Tobacco products can be and are sold from nearly all dairies, convenience stores, supermarkets and petrol stations. Unlike party pills, tobacco can be sold without a licence, by minors, alongside alcohol, and as close to a school or kindy as a retailer likes. Local authorities have no powers to restrict the sale of tobacco in their localities. Recently published research found there were at least 5000 tobacco retailers of which over half were within 500m of a secondary school. Even the ban on sales to minors is not well enforced. The ASH Year 10 survey has consistently found that 10-12% of 14-15 year old smokers report that their usual source of cigarettes is shops or vending machines.
Is public support for restricting the sales any different to party pills? Again, the evidence shows this is not the case. There is very strong support for restricting the sale of tobacco near schools, reducing the number of tobacco sales outlets, and restricting sales to shops where children are not allowed (1,2).

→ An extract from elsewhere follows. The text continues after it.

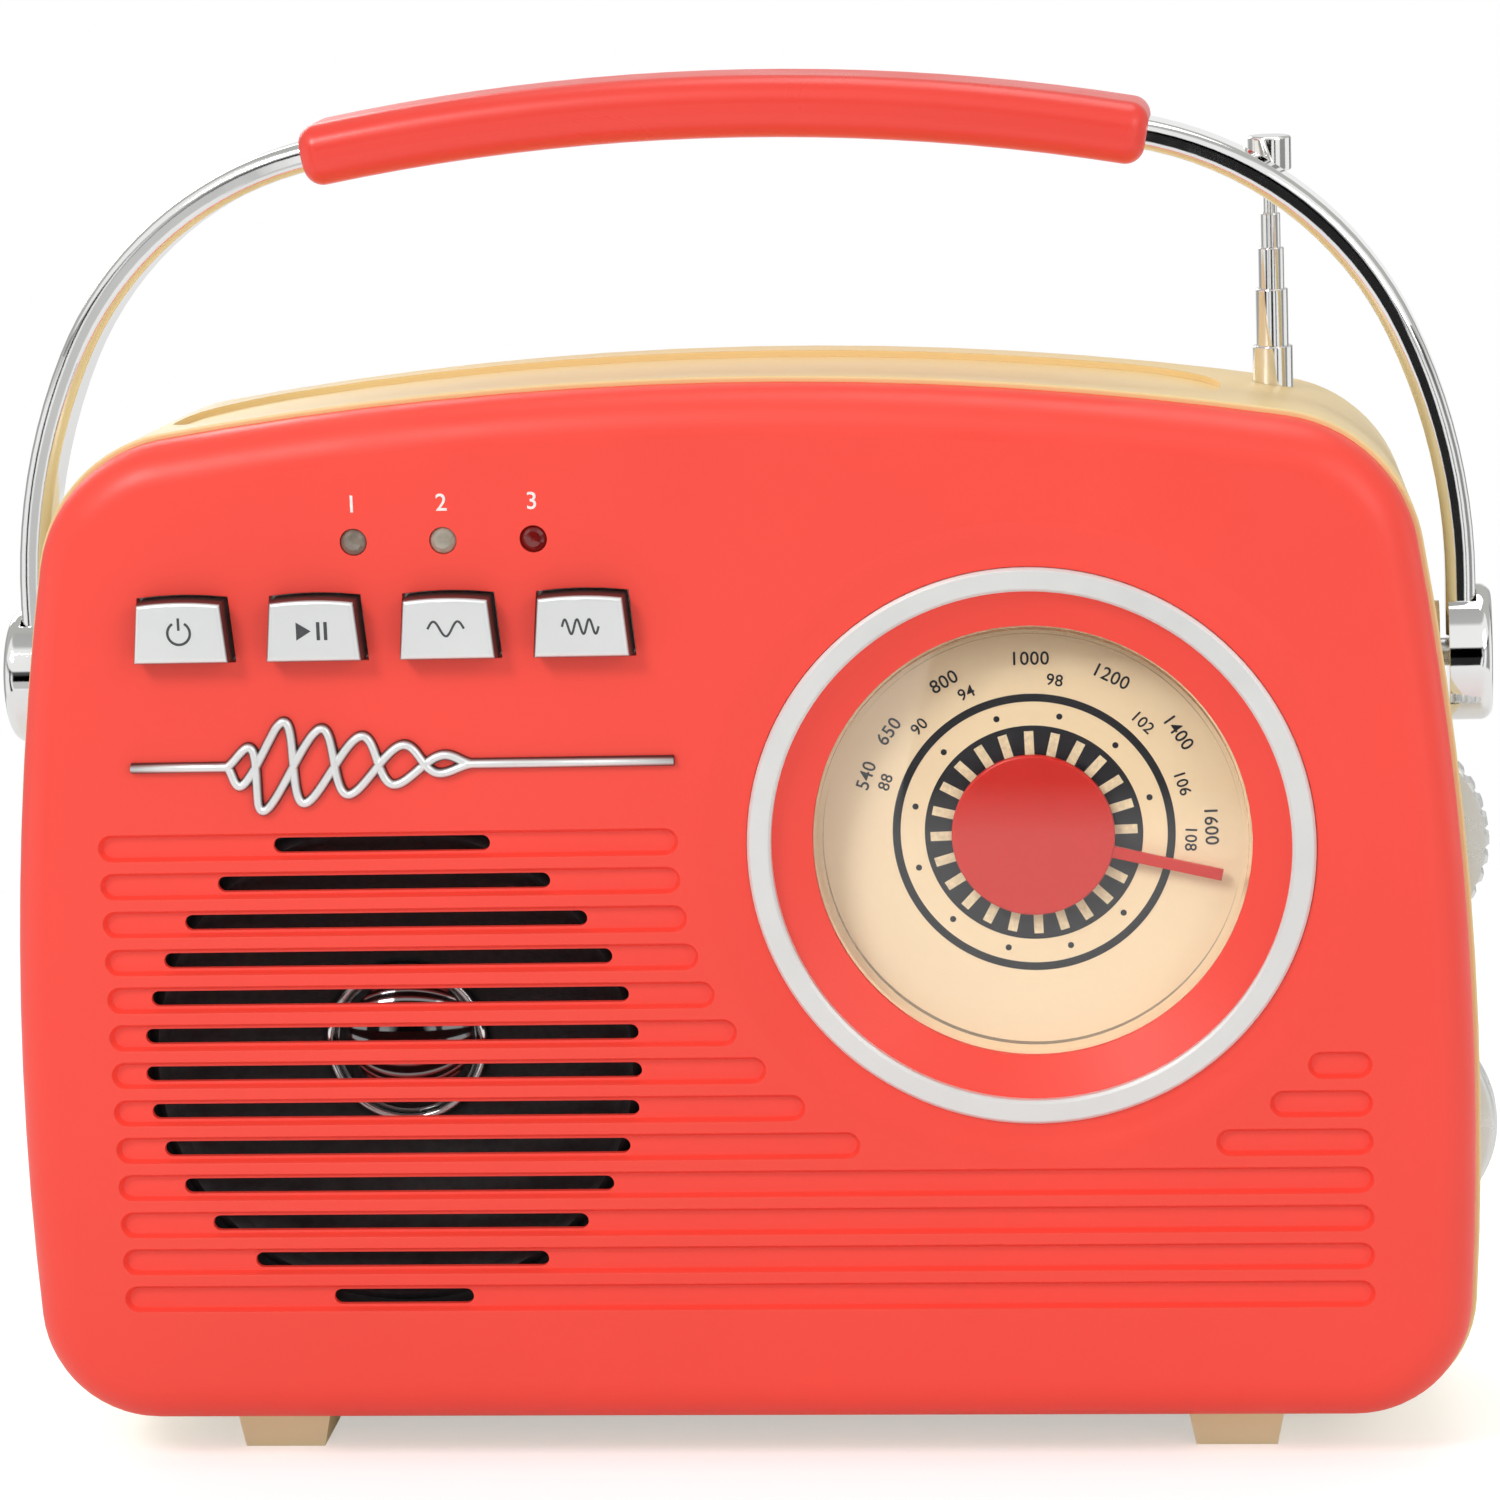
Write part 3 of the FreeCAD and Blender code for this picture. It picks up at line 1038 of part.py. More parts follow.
def make_grip():
    """A moulded grip turned along the crown arc, with a channel for the strap."""
    y = back(HUB_DEPTH)
    centre = V(0, y, STRAP_TOP_Z - STRAP_CROWN_RADIUS)
    half_angle = math.degrees(GRIP_HALF_LENGTH / STRAP_CROWN_RADIUS)

    def bar(thickness, width, radius, angle):
        z0 = STRAP_TOP_Z - thickness / 2
        plate = box(-1, 0, y - width / 2, y + width / 2, z0, z0 + thickness)
        plate = plate.makeFillet(radius, [e for e in plate.Edges if e.BoundBox.XLength > 0.5])
        face = [f for f in plate.Faces if f.BoundBox.XLength < 1e-6 and abs(f.BoundBox.XMin) < 1e-6][0]
        face.rotate(centre, Y_AXIS, -angle)
        return face.revolve(centre, Y_AXIS, 2 * angle)

    outer = bar(GRIP_THICKNESS, GRIP_WIDTH, 4.6, half_angle)
    ends = [e for e in outer.Edges if e.BoundBox.XLength < 6 and abs(e.BoundBox.Center.x) > 40]
    outer = outer.makeFillet(GRIP_END_ROUND, ends)
    channel = bar(STRAP_THICKNESS + 2 * SEAT_GAP, STRAP_WIDTH + 2 * SEAT_GAP, 2.0, half_angle + 1.0)
    return outer.cut(channel)


def make_hub(side):
    """A round hub with a slot for the strap's end and a threaded socket for its bolt."""
    inner = hub_face_x() + HUB_SIDE_GAP
    barrel = rod(HUB_RADIUS, V(side * inner, back(HUB_DEPTH), HUB_Z), X_AXIS * side, HUB_OUTER_X - inner)
    rim = [e for e in barrel.Edges
           if e.BoundBox.XLength < 1e-6 and abs(abs(e.BoundBox.XMin) - HUB_OUTER_X) < 1e-6]
    barrel = barrel.makeFillet(2.2, rim)
    x = HUB_OUTER_X - STRAP_INSET - STRAP_THICKNESS / 2
    half = STRAP_THICKNESS / 2 + SEAT_GAP
    slot_x = sorted((side * (x - half), side * (x + half)))
    slot = box(slot_x[0], slot_x[1], back(HUB_DEPTH) - STRAP_WIDTH / 2 - SEAT_GAP,
               back(HUB_DEPTH) + STRAP_WIDTH / 2 + SEAT_GAP,
               HUB_Z + STRAP_FOOT_LIFT - SEAT_GAP, HUB_Z + 2 * HUB_RADIUS)
    socket = rod(BOLT_RADIUS, V(side * (inner - 1), back(HUB_DEPTH), HUB_Z), X_AXIS * side, 1 + 6.0)
    return barrel.cut(slot).cut(socket)


def make_bolt(side):
    """The pivot bolt: its head is inside the case and its shank ends in the hub."""
    hub_inner = hub_face_x() + HUB_SIDE_GAP
    boss_end = hub_face_x() - 9.0
    head = rod(5.0, V(side * (boss_end - FIT_GAP), back(HUB_DEPTH), HUB_Z), X_AXIS * -side, 3.0)
    shank = rod(BOLT_RADIUS, V(side * (boss_end - 1), back(HUB_DEPTH), HUB_Z), X_AXIS * side,
                hub_inner + 6.0 - boss_end + 1)
    return fuse([head, shank])


# ---------------------------------------------------------------- aerial

def make_aerial_section(index):
    """One tube of the aerial: its foot is flared to stay in the tube outside it, and its
    mouth is drawn in around the next tube. The last one is a solid rod with the cap."""
    x, y = AERIAL_X, back(AERIAL_DEPTH)
    r = AERIAL_RADII[index]
    top = AERIAL_TOPS[index]
    bottom = AERIAL_BOTTOM_Z + 0.5 + 12.0 * index
    if index == 0:
        bottom = AERIAL_BOTTOM_Z
    body = rod(r, V(x, y, bottom), Z_AXIS, top - bottom)
    if index > 0:
        flare = AERIAL_RADII[index - 1] - AERIAL_SHEET - RUNNING_GAP
        body = body.fuse(rod(flare, V(x, y, bottom), Z_AXIS, 4.0)).removeSplitter()
    if index + 1 < len(AERIAL_RADII):
        bore = rod(r - AERIAL_SHEET, V(x, y, bottom + (1.0 if index == 0 else -1.0)), Z_AXIS,
                   top - bottom - (2.5 if index == 0 else 0.5))
        mouth = rod(AERIAL_RADII[index + 1] + RUNNING_GAP, V(x, y, bottom + 5), Z_AXIS, top)
        body = body.cut(bore).cut(mouth)
        rim = [e for e in body.Edges
               if abs(e.BoundBox.ZMin - top) < 1e-6 and e.BoundBox.XLength > 2 * r - 0.01]
        body = body.makeFillet(0.25, rim)
    return body


def make_aerial_cap():
    x, y = AERIAL_X, back(AERIAL_DEPTH)
    z = AERIAL_TOPS[-1]
    cap = rod(AERIAL_CAP_RADIUS, V(x, y, z), Z_AXIS, AERIAL_CAP_LENGTH)
    return cap.makeFillet(0.5, [e for e in cap.Edges if e.BoundBox.ZLength < 1e-6])


# ---------------------------------------------------------------- batteries

def make_batteries():
    cells = []
    y = back(BAY_DEPTH + CELL_RADIUS + CELL_CLEARANCE)
    for row in range(2):
        z = BAY_BOTTOM_Z + CELL_ROW * (row + 0.5)
        for column in range(2):
            x = BAY_LEFT + CONTACT_ROOM / 2 + column * CELL_LENGTH
            can = rod(CELL_RADIUS, V(x, y, z), X_AXIS, CELL_LENGTH - 1.6)
            can = can.makeFillet(0.8, [e for e in can.Edges if e.BoundBox.XLength < 1e-6])
            cells.append(can.fuse(rod(3.5, V(x + CELL_LENGTH - 1.7, y, z), X_AXIS, 1.6)).removeSplitter())
    return group(cells)


def make_battery_contacts():
    y = back(BAY_DEPTH + CELL_RADIUS + CELL_CLEARANCE)
    plates = []
    for row in range(2):
        z = BAY_BOTTOM_Z + CELL_ROW * (row + 0.5)
        for x, side in ((BAY_LEFT, 1), (BAY_RIGHT, -1)):
            plate = box(min(x, x + side * 0.4), max(x, x + side * 0.4), y - 6, y + 6, z - 6, z + 6)
            cone = Part.makeCone(5.0, 3.0, CONTACT_ROOM / 2 - 0.5, V(x + side * 0.3, y, z), X_AXIS * side)
            plates.append(plate.fuse(cone).removeSplitter())
    return group(plates)


def make_battery_door():
    y = back(BODY_DEPTH) - DOOR_SHEET
    door = prism(door_outline(0.0, y), V(0, DOOR_SHEET, 0))
    low = [e for e in door.Edges if e.BoundBox.ZLength < 1e-6 and e.BoundBox.XLength > 50
           and abs(e.BoundBox.ZMin - BAY_BOTTOM_Z) < 1e-6]
    door = door.makeFillet(DOOR_SHEET / 2 - 0.01, low)
    pivot_y = back(BODY_DEPTH) - DOOR_SHEET / 2
    pivot_z = BAY_BOTTOM_Z + DOOR_SHEET / 2
    pins = [rod(DOOR_SHEET / 2 - 0.01, V(BAY_LEFT - DOOR_OVERLAP + 1, pivot_y, pivot_z), -X_AXIS, 3.2),
            rod(DOOR_SHEET / 2 - 0.01, V(BAY_RIGHT + DOOR_OVERLAP - 1, pivot_y, pivot_z), X_AXIS, 3.2)]
    middle = (BAY_LEFT + BAY_RIGHT) / 2
    notch = box(middle - 9, middle + 9, y + 1.2, back(BODY_DEPTH) + 1,
                BAY_TOP_Z + DOOR_OVERLAP - 7, BAY_TOP_Z + DOOR_OVERLAP - 4)
    return fuse([door] + pins).cut(notch)


# ---------------------------------------------------------------- sockets and screws

def make_audio_jack():
    return tube_y(AUDIO_JACK_RADIUS, AUDIO_BORE_RADIUS, AUDIO_JACK_X, JACK_Z,
                  BODY_DEPTH - JACK_LENGTH + SEAT_GAP, BODY_DEPTH)


def make_power_jack():
    start = BODY_DEPTH - JACK_LENGTH + SEAT_GAP
    can = tube_y(POWER_JACK_RADIUS, POWER_BORE_RADIUS, POWER_JACK_X, JACK_Z, start, BODY_DEPTH)
    floor = rod_y(POWER_JACK_RADIUS, POWER_JACK_X, JACK_Z, start, start + 2)
    pin = rod_y(POWER_PIN_RADIUS, POWER_JACK_X, JACK_Z, start + 1, BODY_DEPTH - 1.5)
    return fuse([can, floor, pin])


def make_screws(places, head_depth, length):
    return group([pan_screw(x, z, head_depth, length) for x, z in places])


# ---------------------------------------------------------------- all nodes

nodes = {
    "front_shell": make_front_shell(),
    "rear_shell": make_rear_shell(),
    "feet": make_feet(),
    "dial_ring": make_dial_ring(),
    "dial_lens": make_dial_lens(),
    "dial_plate": make_dial_plate(),
    "dial_carrier": make_dial_carrier(),
    "dial_screws": make_screws(dial_screw_places(), PLATE_DEPTH + PLATE_SHEET + DIAL_CUP_WALL, 7.0),
    "pointer": make_pointer(),
    "pointer_shaft": make_pointer_shaft(),
    "pointer_pulley": make_pointer_pulley(),
    "drive_cord": make_drive_cord(),
    "tuning_wheel": make_tuning_wheel(),
    "tuning_shaft": make_wheel_shaft(TUNING_X, TUNING_Z, PULLEY_DEPTH),
    "tuning_capacitor": make_tuning_capacitor(),
    "volume_wheel": make_volume_wheel(),
    "volume_shaft": make_wheel_shaft(VOLUME_X, VOLUME_Z, WHEEL_DEPTH),
    "volume_control": make_volume_control(),
    "trim_scroll": make_trim(),
    "control_board": make_control_board(),
    "control_board_screws": make_screws(control_board_places(), CONTROL_BOARD_DEPTH + BOARD_SHEET, 6.0),
    "switches": make_switches(),
    "main_board": make_main_board(),
    "main_board_screws": make_screws(main_board_places(), MAIN_BOARD_DEPTH + BOARD_SHEET, 6.0),
    "board_parts": make_board_parts(),
    "ferrite_rod": make_ferrite_rod(),
    "ferrite_coil": make_ferrite_coil(),
    "rod_clips": make_rod_clips(),
    "speaker_gasket": make_speaker_gasket(),
    "speaker_basket": make_speaker_basket(),
    "speaker_cone": make_speaker_cone(),
    "speaker_dust_cap": make_dust_cap(),
    "speaker_voice_coil": make_voice_coil(),
    "speaker_magnet": make_speaker_magnet(),
    "speaker_screws": make_screws(speaker_screw_places(), speaker_sheet_front() + SPEAKER_SHEET, 3.4),
    "case_screws": make_screws(case_screw_places(), CASE_JOIN_DEPTH + 4.0, 13.0),
    "handle_strap": make_strap(),
    "handle_grip": make_grip(),
    "handle_hub_left": make_hub(-1),
    "handle_hub_right": make_hub(1),
    "handle_bolt_left": make_bolt(-1),
    "handle_bolt_right": make_bolt(1),
    "aerial_cap": make_aerial_cap(),
    "batteries": make_batteries(),
    "battery_contacts": make_battery_contacts(),
    "battery_door": make_battery_door(),
    "audio_jack": make_audio_jack(),
    "power_jack": make_power_jack(),
}
for number in range(BUTTON_COUNT):
    nodes["button_%d" % (number + 1)] = make_button(number)
for number, lamp_x in enumerate(LAMP_X):
    nodes["lamp_%d" % (number + 1)] = make_lamp(lamp_x)
for number in range(len(AERIAL_RADII)):
    nodes["aerial_section_%d" % (number + 1)] = make_aerial_section(number)

os.makedirs("parts", exist_ok=True)
for name, shape in nodes.items():
    shape.exportStep("parts/" + name + ".step")
    print(name, shape.isValid(), len(shape.Solids), round(shape.Volume, 1))
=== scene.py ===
import math
from functools import partial

import bmesh
import bpy
from mathutils import Matrix, Vector


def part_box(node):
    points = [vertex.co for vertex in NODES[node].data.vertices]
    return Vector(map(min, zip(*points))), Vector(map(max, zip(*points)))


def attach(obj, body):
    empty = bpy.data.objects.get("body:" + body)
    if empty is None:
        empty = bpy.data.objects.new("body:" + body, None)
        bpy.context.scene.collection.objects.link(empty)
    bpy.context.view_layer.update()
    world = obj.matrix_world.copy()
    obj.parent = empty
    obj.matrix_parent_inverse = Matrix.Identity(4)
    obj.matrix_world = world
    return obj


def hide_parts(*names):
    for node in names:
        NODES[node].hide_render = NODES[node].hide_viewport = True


# The looks of a portable radio, made around its packed construction.
# Metres, +Z up, the front faces -Y. MM turns millimetres into metres.

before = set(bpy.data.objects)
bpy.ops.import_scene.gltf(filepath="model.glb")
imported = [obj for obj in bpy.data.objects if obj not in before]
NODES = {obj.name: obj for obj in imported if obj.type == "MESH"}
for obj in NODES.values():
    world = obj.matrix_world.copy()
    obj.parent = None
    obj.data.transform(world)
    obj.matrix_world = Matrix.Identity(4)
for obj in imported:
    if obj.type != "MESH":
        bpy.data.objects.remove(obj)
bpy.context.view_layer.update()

MM = 0.001


# ---------------------------------------------------------------- places from the frame

def middle(node):
    """The centre of a node's box."""
    low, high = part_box(node)
    return (low + high) / 2


BUTTONS = ["button_1", "button_2", "button_3", "button_4"]
LAMPS = ["lamp_1", "lamp_2", "lamp_3"]
DIAL = middle("dial_ring")
PLATE_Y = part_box("dial_carrier")[0].y       # the dial plate's flat face, level with its carrier
PANEL_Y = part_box("trim_scroll")[1].y        # the front panel, where the trim bar's back lies

# ---------------------------------------------------------------- sizes of the prints

PRINT_THICKNESS = 0.06 * MM
PRINT_SUNK = 0.01 * MM          # how far a print's back lies inside what it is printed on
SECOND_PRINT = 0.02 * MM        # how much further out a print on another print lies
PRINT_BOLD = 0.03 * MM          # how far a letter's outline grows
CAPITAL_HEIGHT = 0.70           # a capital's height as a share of the font's size
LETTER_SPACING = 1.06
LETTER_RESOLUTION = 6
UPRIGHT = Matrix.Rotation(math.radians(90), 4, "X")

# Each printed circle of the dial: its middle radius, its width and how many points it has.
DIAL_LINE = (24.3 * MM, 1.4 * MM, 160)
DIAL_BAND = (16.6 * MM, 5.4 * MM, 128)
DOT_CIRCLE_RADIUS = 21.4 * MM
DOT_RADIUS = 0.55 * MM
DOT_POINTS = 20
DOT_START = 76.5                # degrees from +X to the first dot and the first bar
DOT_COUNT = 12
TICK_REACH = (14.0 * MM, 18.3 * MM)     # the radii of a bar's two ends
TICK_WIDTH = 1.65 * MM
TICK_COUNT = 24

# Each row of the dial: its radius, the height of its numbers, and each number with its angle.
OUTER_ROW = (31.2 * MM, 2.35 * MM, {"540": 160, "650": 143.5, "800": 119, "1000": 90,
                                    "1200": 63, "1400": 34.5, "1600": 1.5})
INNER_ROW = (27.6 * MM, 2.05 * MM, {"88": 160, "90": 135.5, "94": 114, "98": 81,
                                    "102": 45, "106": 18, "108": -3})

LAMP_NUMBER_LIFT = 6.6 * MM
LAMP_NUMBER_HEIGHT = 3.0 * MM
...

What about introducing new tobacco products? What consumer safety requirements must be met to demonstrate that the new product poses a low risk of harm?
The answer is simple. There are none. There is no regulatory authority, no expert committee and no restrictions on companies introducing new tobacco products, even though new tobacco products will almost certainly be highly addictive and in the long term far more dangerous than a new type of party pill – resulting in the premature death of half of long-term users.
Any sensible observer would conclude that the current regulation of the sale of tobacco and of the tobacco product market is a joke in comparison with party pills. The same could be said for alcohol. Politicians need to explain why they regulate party pills so comprehensively and enthusiastically yet seem unwilling to put in place the same measures for these far more hazardous substances.
So what’s to be done? Peter Dunne may not have planned matters this way, but the Psychoactive Substances Act provides both a compelling case for change and a precedent for smarter regulation of tobacco and alcohol. This new law establishes a clear precedent for the comprehensive supply side measures needed to achieve the Smokefree Aotearoa goal by 2025 and way to step back from New Zealand’s binge drinking culture.
Peter Dunne – introduced the Psychoactive Substances Act
So, New Zealand politicians, how are you going to address this country’s incoherent approach to regulating harmful substances? A good place to start would be to include plans for proper regulation of tobacco and alcohol in your political party policy manifestos for the 2014 election campaign. Over to you.